Required work - For this exercise, write out exactly, and only, the lines running from the line that contains "return nodes" through the line that contains "before = set(bpy.data.objects)".

Data lines -
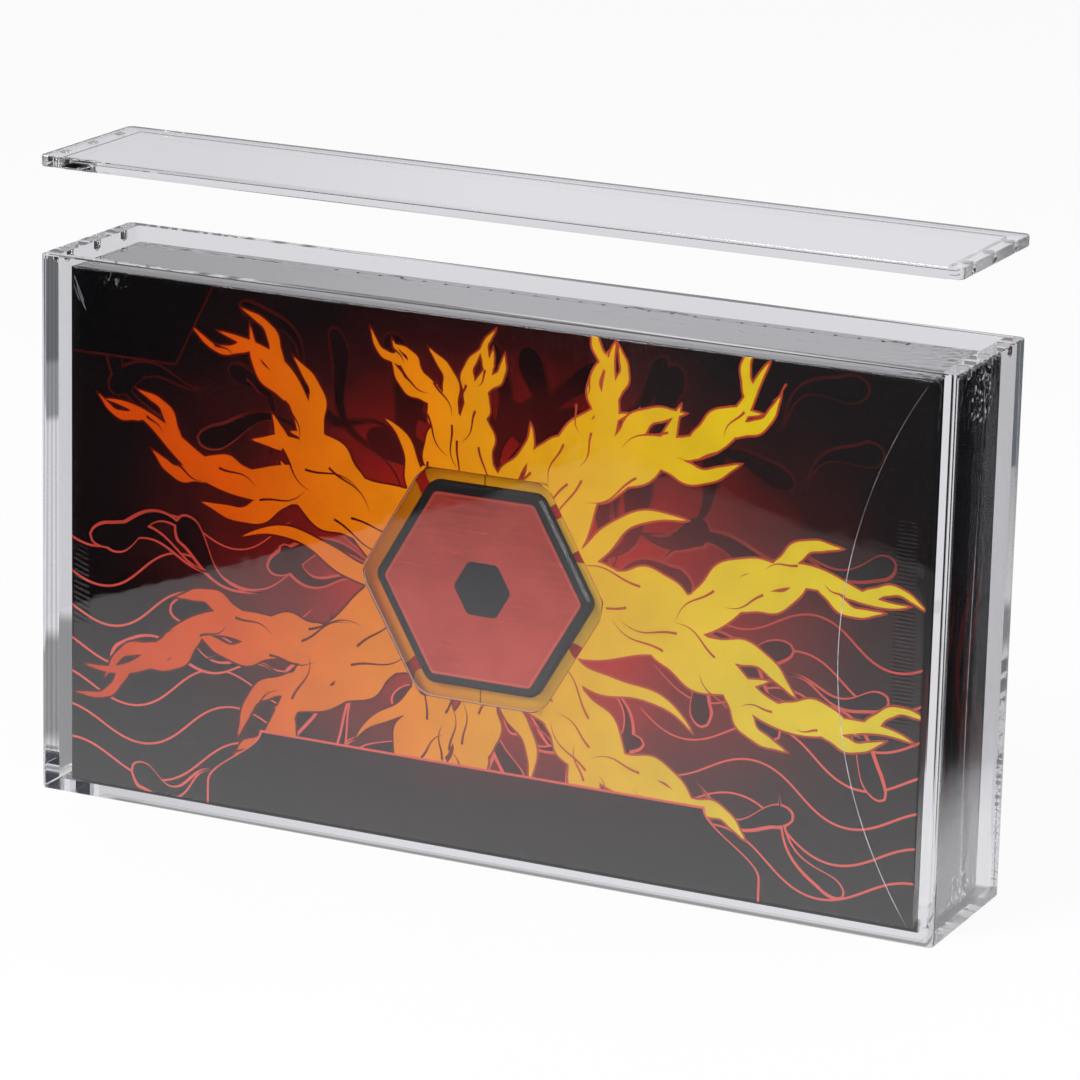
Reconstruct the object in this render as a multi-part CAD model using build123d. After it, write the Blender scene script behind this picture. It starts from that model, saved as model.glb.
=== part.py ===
from build123d import *
import os
from math import radians, tan

# Clear acrylic display case with a lift-off magnetic lid, holding a shrink-wrapped boxed set.
# Millimetres. +X runs to the right, +Y to the back and +Z up.
# The origin is the centre of the case's footprint, on the surface that it stands on.

# Boxed set: the case is made to fit it, so its outer size over the film drives everything.
set_width = 415.0
set_depth = 59.0
set_height = 241.0
film_thickness = 0.15
card_thickness = 1.2

# Room round the boxed set inside the case.
left_clearance = 6.0
right_clearance = 3.0
front_clearance = 1.0
back_clearance = 10.0
top_clearance = 4.7
seat_gap = 0.3

# Acrylic panels of the case.
front_thickness = 5.0
back_thickness = 5.0
side_thickness = 8.0
base_thickness = 5.0
corner_radius = 3.0
edge_break = 0.4

# Lid: a plate as large as the case, with a shallow lip below that drops into the mouth.
lid_thickness = 5.0
lip_height = 1.5
lip_clearance = 1.0
lid_lift = 40.0

# Magnets: glued into blind drilled holes in the side walls' rims and in the lid's underside.
magnet_diameter = 5.0
case_magnet_height = 4.0
lid_magnet_height = 2.5
magnet_clearance = 0.1
magnet_margin = 11.0
drill_point_angle = 118.0

# Tray inside the carton: its printed face is set back behind the window.
tray_thickness = 0.8
tray_clearance = 0.3
window_depth = 5.0

# Six-sided raised badge on the tray, seen through a window of its own outline.
badge_height = 92.0
badge_corner = 6.0
badge_thickness = 4.5
badge_rim = 3.0
badge_bevel = 1.2
badge_core = 24.0
face_thickness = 1.0
face_recess = 0.8
face_clearance = 0.1
window_margin = 6.0

# Sizes worked out from the ones above.
mouth_width = left_clearance + set_width + right_clearance
mouth_depth = front_clearance + set_depth + back_clearance
case_width = mouth_width + 2 * side_thickness
case_depth = front_thickness + mouth_depth + back_thickness
set_bottom = base_thickness + seat_gap
case_height = set_bottom + set_height + top_clearance
front_face = -case_depth / 2
mouth_front = front_face + front_thickness
mouth_back = mouth_front + mouth_depth
lid_bottom = case_height + lid_lift
lid_top = lid_bottom + lid_thickness
magnet_x = case_width / 2 - side_thickness / 2
magnet_row = mouth_depth / 2 - magnet_margin

set_left = -mouth_width / 2 + left_clearance
set_front = mouth_front + front_clearance
set_middle_x = set_left + set_width / 2
set_middle_z = set_bottom + set_height / 2
carton_front = set_front + film_thickness
tray_front = carton_front + card_thickness + tray_clearance
tray_face = carton_front + window_depth
badge_front = tray_face - badge_thickness


def block(low, high):
    """A box between two opposite corners."""
    size = [b - a for a, b in zip(low, high)]
    return Pos(*low) * Box(*size, align=(Align.MIN, Align.MIN, Align.MIN))


def outer_form(bottom, top, broken_ends):
    """The case's rounded outline as a prism, with its outer edge broken at the ends named."""
    outline = RectangleRounded(case_width, case_depth, corner_radius)
    form = extrude(Pos(0, 0, bottom) * outline, top - bottom)
    for height in broken_ends:
        rim = [e for e in form.edges() if abs(e.bounding_box().min.Z - height) < edge_break / 10
               and abs(e.bounding_box().max.Z - height) < edge_break / 10]
        form = chamfer(rim, edge_break)
    return form


def magnet_places():
    """The side, row and centre of each of the six magnets of one level."""
    sides = {"left": -magnet_x, "right": magnet_x}
    rows = {"front": -magnet_row, "middle": 0.0, "rear": magnet_row}
    return [(side, row, x, y) for side, x in sides.items() for row, y in rows.items()]


def magnet_hole(x, y, mouth_z, magnet_height, direction):
    """A drilled blind hole with its pointed end, going up (1) or down (-1) from its mouth."""
    radius = magnet_diameter / 2 + magnet_clearance
    depth = magnet_height + magnet_clearance
    point = radius / tan(radians(drill_point_angle / 2))
    barrel = Pos(0, 0, depth / 2) * Cylinder(radius, depth)
    tip = Pos(0, 0, depth + point / 2) * Cone(radius, 0, point)
    turn = Rot(0, 0, 0) if direction > 0 else Rot(180, 0, 0)
    return Pos(x, y, mouth_z) * turn * (barrel + tip)


def magnet(x, y, mouth_z, magnet_height, direction):
    """A disc magnet just inside the mouth of its hole."""
    middle = mouth_z + direction * (magnet_clearance + magnet_height / 2)
    return Pos(x, y, middle) * Cylinder(magnet_diameter / 2, magnet_height)


def case_panels():
    """Five bonded panels: front and back run full width, sides and base stand between them."""
    shell = outer_form(0, case_height, [0, case_height])
    half_width = case_width / 2
    inner = mouth_width / 2
    regions = {
        "front_panel": ((-half_width, front_face, 0), (half_width, mouth_front, case_height)),
        "back_panel": ((-half_width, mouth_back, 0), (half_width, -front_face, case_height)),
        "left_side_panel": ((-half_width, mouth_front, 0), (-inner, mouth_back, case_height)),
        "right_side_panel": ((inner, mouth_front, 0), (half_width, mouth_back, case_height)),
        "base_panel": ((-inner, mouth_front, 0), (inner, mouth_back, base_thickness)),
    }
    panels = {name: shell & block(low, high) for name, (low, high) in regions.items()}
    for side, row, x, y in magnet_places():
        panels[side + "_side_panel"] -= magnet_hole(x, y, case_height, case_magnet_height, -1)
    return panels


def case_magnets():
    """Three magnets under the rim of each side wall."""
    return {f"case_magnet_{side}_{row}": magnet(x, y, case_height, case_magnet_height, -1)
            for side, row, x, y in magnet_places()}


def lid_panel():
    """The lid's plate and the lip under it, which is smaller than the mouth all round."""
    plate = outer_form(lid_bottom, lid_top, [lid_bottom, lid_top])
    lip_width = mouth_width - 2 * lip_clearance
    lip_depth = mouth_depth - 2 * lip_clearance
    middle_y = (mouth_front + mouth_back) / 2
    lip = Pos(0, middle_y, lid_bottom - lip_height / 2) * Box(lip_width, lip_depth, lip_height)
    lid = plate + lip
    for side, row, x, y in magnet_places():
        lid -= magnet_hole(x, y, lid_bottom, lid_magnet_height, 1)
    return lid


def lid_magnets():
    """Three magnets over each row of the case's, facing down."""
    return {f"lid_magnet_{side}_{row}": magnet(x, y, lid_bottom, lid_magnet_height, 1)
            for side, row, x, y in magnet_places()}


def set_block(inset):
    """The boxed set's outer box, drawn in by the same amount on all six sides."""
    low = (set_left + inset, set_front + inset, set_bottom + inset)
    high = (set_left + set_width - inset, set_front + set_depth - inset,
            set_bottom + set_height - inset)
    return block(low, high)


def badge_prism(height, corner, front, depth):
    """A flat-topped six-sided prism about the badge's axis, going back from its front face."""
    outline = RegularPolygon(height / 2, 6, major_radius=False)
    outline = fillet(outline.vertices(), corner)
    plane = Plane(origin=(set_middle_x, front, set_middle_z), x_dir=(1, 0, 0), z_dir=(0, 1, 0))
    return extrude(plane * outline, depth)


def shrink_film():
    """The clear film all round the carton."""
    return set_block(0) - set_block(film_thickness)


def carton():
    """The closed card box, with the window cut through its front."""
    box = set_block(film_thickness) - set_block(film_thickness + card_thickness)
    window_height = badge_height + 2 * window_margin
    window_corner = badge_corner + window_margin
    return box - badge_prism(window_height, window_corner, set_front, window_depth)


def display_tray():
    """The card tray in the carton: its walls reach both ways from its set-back printed face."""
    inset = film_thickness + card_thickness + tray_clearance
    body = set_block(inset)
    low = body.bounding_box().min
    high = body.bounding_box().max
    wall = tray_thickness
    pocket = block((low.X + wall, low.Y, low.Z + wall), (high.X - wall, tray_face, high.Z - wall))
    hollow = block((low.X + wall, tray_face + wall, low.Z + wall),
                   (high.X - wall, high.Y, high.Z - wall))
    return body - pocket - hollow


def badge_frame():
    """The badge's moulded body: a bevelled rim and a core, round the recess for its face."""
    body = badge_prism(badge_height, badge_corner, badge_front, badge_thickness)
    front_edges = body.faces().sort_by(Axis.Y)[0].edges()
    body = chamfer(front_edges, badge_bevel)
    opening = badge_height - 2 * (badge_bevel + badge_rim)
    corner = badge_corner - badge_rim
    recess = badge_prism(opening, corner, badge_front, face_recess)
    core = badge_prism(badge_core, corner, badge_front, face_recess)
    return body - (recess - core)


def badge_face():
    """The foil plate in the frame's recess, with an opening for the frame's core."""
    opening = badge_height - 2 * (badge_bevel + badge_rim)
    corner = badge_corner - badge_rim
    front = badge_front + face_recess - face_thickness
    plate = badge_prism(opening - 2 * face_clearance, corner, front, face_thickness)
    hole = badge_prism(badge_core + 2 * face_clearance, corner, front, face_thickness)
    return plate - hole


def all_nodes():
    """Every sub-part by its node's name."""
    nodes = {}
    nodes.update(case_panels())
    nodes.update(case_magnets())
    nodes["lid_panel"] = lid_panel()
    nodes.update(lid_magnets())
    nodes["shrink_film"] = shrink_film()
    nodes["carton"] = carton()
    nodes["display_tray"] = display_tray()
    nodes["badge_frame"] = badge_frame()
    nodes["badge_face"] = badge_face()
    return nodes


os.makedirs("parts", exist_ok=True)
for name, shape in all_nodes().items():
    solids = shape.solids()
    export_step(solids[0] if len(solids) == 1 else Compound(children=solids), f"parts/{name}.step")
    print(name, len(solids), "solid(s),", round(sum(s.volume for s in solids), 1), "mm3")
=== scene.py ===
# %% [markdown]
# # A clear display case round a boxed set
# The case is made of acrylic sheets bonded at their edges, with a lid that magnets hold. In it stands a printed
# carton in shrink film, and a six-sided badge shows through the carton's window. The sheets, the magnets, the
# carton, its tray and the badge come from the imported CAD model, which is the fixed frame here. Blender adds what
# CAD leaves out: the way clear plastic bends light, the film with its creases, and the print on the card.

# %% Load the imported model
import bmesh
import bpy
import numpy as np
from mathutils import Matrix, Vector


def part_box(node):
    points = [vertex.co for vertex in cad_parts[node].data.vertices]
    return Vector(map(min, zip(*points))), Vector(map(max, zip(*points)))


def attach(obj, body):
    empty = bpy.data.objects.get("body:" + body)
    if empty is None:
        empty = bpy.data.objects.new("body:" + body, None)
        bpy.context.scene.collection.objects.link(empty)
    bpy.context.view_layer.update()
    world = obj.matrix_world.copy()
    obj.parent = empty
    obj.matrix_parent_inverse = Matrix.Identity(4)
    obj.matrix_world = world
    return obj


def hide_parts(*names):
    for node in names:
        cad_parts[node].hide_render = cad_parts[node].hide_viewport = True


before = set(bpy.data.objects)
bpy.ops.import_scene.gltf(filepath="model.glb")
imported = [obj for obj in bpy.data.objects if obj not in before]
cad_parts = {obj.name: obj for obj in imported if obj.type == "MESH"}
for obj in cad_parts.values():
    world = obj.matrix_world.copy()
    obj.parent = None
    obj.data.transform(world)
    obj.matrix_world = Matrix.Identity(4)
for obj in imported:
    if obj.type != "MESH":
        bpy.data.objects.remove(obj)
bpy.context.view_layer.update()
mm = 0.001

# %% [markdown]
# ## The camera
# A product photograph of a long box is taken with a long lens, so that its edges stay nearly parallel. The camera
# here stands where the corners of the case say it stood: to the right, a little above, and tilted by over a degree.
# The camera's axes are worked out as vectors and set as a matrix, which avoids any doubt about rotation orders.

# %% Place the camera
camera_turn = np.radians(25.41)
camera_rise = np.radians(15.62)
camera_roll = np.radians(1.38)
camera_distance = 2287.7 * mm
camera_target = Vector((12.1, 0.0, 141.4)) * mm
camera_lens = 172.88
camera_sensor = 36.0


def place_camera():
    """Puts the camera at the target plus the distance along its back axis, rolled about that axis."""
    back = Vector((np.sin(camera_turn) * np.cos(camera_rise),
                   -np.cos(camera_turn) * np.cos(camera_rise),
                   np.sin(camera_rise)))
    level = Vector((0, 0, 1)).cross(back).normalized()
    upright = back.cross(level)
    right = level * np.cos(camera_roll) + upright * np.sin(camera_roll)
    up = upright * np.cos(camera_roll) - level * np.sin(camera_roll)
    camera = bpy.data.objects.new("camera", bpy.data.cameras.new("camera"))
    camera.data.lens = camera_lens
    camera.data.sensor_width = camera_sensor
    camera.data.clip_end = 100.0
    turn = Matrix((right, up, back)).transposed().to_4x4()
    camera.matrix_world = Matrix.Translation(camera_target + back * camera_distance) @ turn
    bpy.context.scene.collection.objects.link(camera)
    bpy.context.scene.camera = camera
    print("camera at", [round(part, 3) for part in camera.matrix_world.translation], "m")


place_camera()
bpy.context.scene.view_settings.view_transform = "Standard"

# %% [markdown]
# ## Shader maths as plain expressions
# A material is a graph of nodes, and a graph is hard to read as code. So one small class wraps a node's output and
# gives it plus, minus, times and the like: each of them adds a Math node. A line such as 1.0 - mask * 0.5 then
# reads as the formula that it is.

# %% Sockets that can be added and multiplied
def arithmetic(operation, turned=False):
    """A method that adds a Math node for an operator. Turned is for the reflected forms, such as 1 - mask, in which
    the socket comes second."""
    def method(self, other):
        return self.maths(operation, *((other, self) if turned else (self, other)))
    return method


class Socket:
    """One output of a node, with arithmetic that adds Math nodes to the same finish."""

    __add__, __radd__ = arithmetic("ADD"), arithmetic("ADD", turned=True)
    __sub__, __rsub__ = arithmetic("SUBTRACT"), arithmetic("SUBTRACT", turned=True)
    __mul__, __rmul__ = arithmetic("MULTIPLY"), arithmetic("MULTIPLY", turned=True)
    __truediv__, __rtruediv__ = arithmetic("DIVIDE"), arithmetic("DIVIDE", turned=True)
    __pow__, __gt__, __lt__ = arithmetic("POWER"), arithmetic("GREATER_THAN"), arithmetic("LESS_THAN")

    def __init__(self, finish, output):
        self.finish = finish
        self.output = output

    def also(self, name):
        """Another output of the same node."""
        return Socket(self.finish, self.output.node.outputs[name])

    def maths(self, operation, *values):
        """Adds a Math node that takes the values in order."""
        return self.finish.add("ShaderNodeMath", {"operation": operation}, dict(enumerate(values)))

    def __abs__(self):
        return self.maths("ABSOLUTE", self)

    def either(self, other):
        """The larger of the two, which is a logical or for masks of 0 and 1."""
        return self.maths("MAXIMUM", self, other)

    def sine(self):
        """The sine of this as an angle in radians."""
        return self.maths("SINE", self)

    def climb(self, low, high, first=0.0, last=1.0, kind="SMOOTHSTEP"):
        """Runs from the first value to the last while this rises from low to high."""
        return self.finish.add("ShaderNodeMapRange", {"interpolation_type": kind},
                               {"Value": self, "From Min": low, "From Max": high, "To Min": first, "To Max": last})

    def within(self, low, high, soft):
        """1 between low and high, falling softly to 0 outside."""
        return self.climb(low - soft, low + soft) * self.climb(high - soft, high + soft, 1.0, 0.0)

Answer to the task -
    return nodes


os.makedirs("parts", exist_ok=True)
for name, shape in all_nodes().items():
    solids = shape.solids()
    export_step(solids[0] if len(solids) == 1 else Compound(children=solids), f"parts/{name}.step")
    print(name, len(solids), "solid(s),", round(sum(s.volume for s in solids), 1), "mm3")
=== scene.py ===
# %% [markdown]
# # A clear display case round a boxed set
# The case is made of acrylic sheets bonded at their edges, with a lid that magnets hold. In it stands a printed
# carton in shrink film, and a six-sided badge shows through the carton's window. The sheets, the magnets, the
# carton, its tray and the badge come from the imported CAD model, which is the fixed frame here. Blender adds what
# CAD leaves out: the way clear plastic bends light, the film with its creases, and the print on the card.

# %% Load the imported model
import bmesh
import bpy
import numpy as np
from mathutils import Matrix, Vector


def part_box(node):
    points = [vertex.co for vertex in cad_parts[node].data.vertices]
    return Vector(map(min, zip(*points))), Vector(map(max, zip(*points)))


def attach(obj, body):
    empty = bpy.data.objects.get("body:" + body)
    if empty is None:
        empty = bpy.data.objects.new("body:" + body, None)
        bpy.context.scene.collection.objects.link(empty)
    bpy.context.view_layer.update()
    world = obj.matrix_world.copy()
    obj.parent = empty
    obj.matrix_parent_inverse = Matrix.Identity(4)
    obj.matrix_world = world
    return obj


def hide_parts(*names):
    for node in names:
        cad_parts[node].hide_render = cad_parts[node].hide_viewport = True


before = set(bpy.data.objects)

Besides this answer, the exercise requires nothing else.